By on July 19, 2012

 TTAC commentator krhodes1 writes:

Hi Sajeev,

As promised in your Taurus X post, here are the incriminating photos. The badge up close: 328!.



Here’s when I took delivery at BMW Welt, just drove down the ramp into the parking lot:



In Amsterdam at the Crowne Plaza just before I dropped her off to ship home – the fat bastard is me. Keep up the good work, I could not make it through the day without TTAC!

Sajeev brings it home:

While I never took pictures of this process–that’s like totally not allowed, ya know–in the last few factory tours I’ve seen, this really shouldn’t happen.  The emblem alignment machine on the assembly line makes this rather impossible. My only guess is that the emblem was shipped to the factory with the “i” positioned upside down, it was already lined up and glued to go on that way. Which is somewhat tragic, except far more hilarious. Put another way…
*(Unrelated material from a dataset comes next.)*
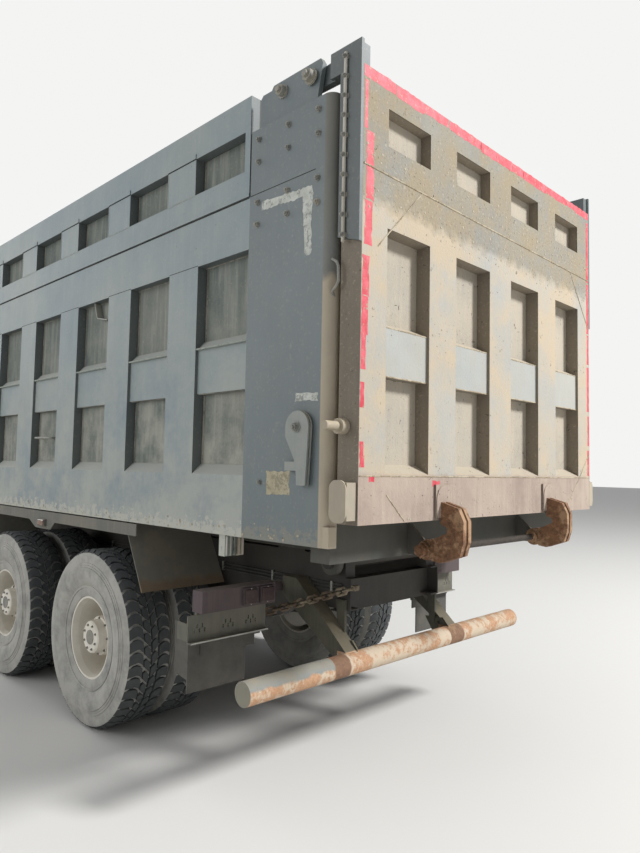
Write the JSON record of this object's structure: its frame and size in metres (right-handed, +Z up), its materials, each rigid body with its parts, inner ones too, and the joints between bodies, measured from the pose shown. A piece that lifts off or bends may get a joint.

And, for crying out loud, you’re not a fat bastard!  Rather, you have the proud stature of a proper Automotive Journalist.  But seriously, I used to sell Corporate Wellness Programs (and you thought selling cars was tough? At least people want that crap!) so you should address this situation. Vellum Venom also applies to the human physique?

Perhaps that’s true…and perhaps I better hit the gym myself. Dang.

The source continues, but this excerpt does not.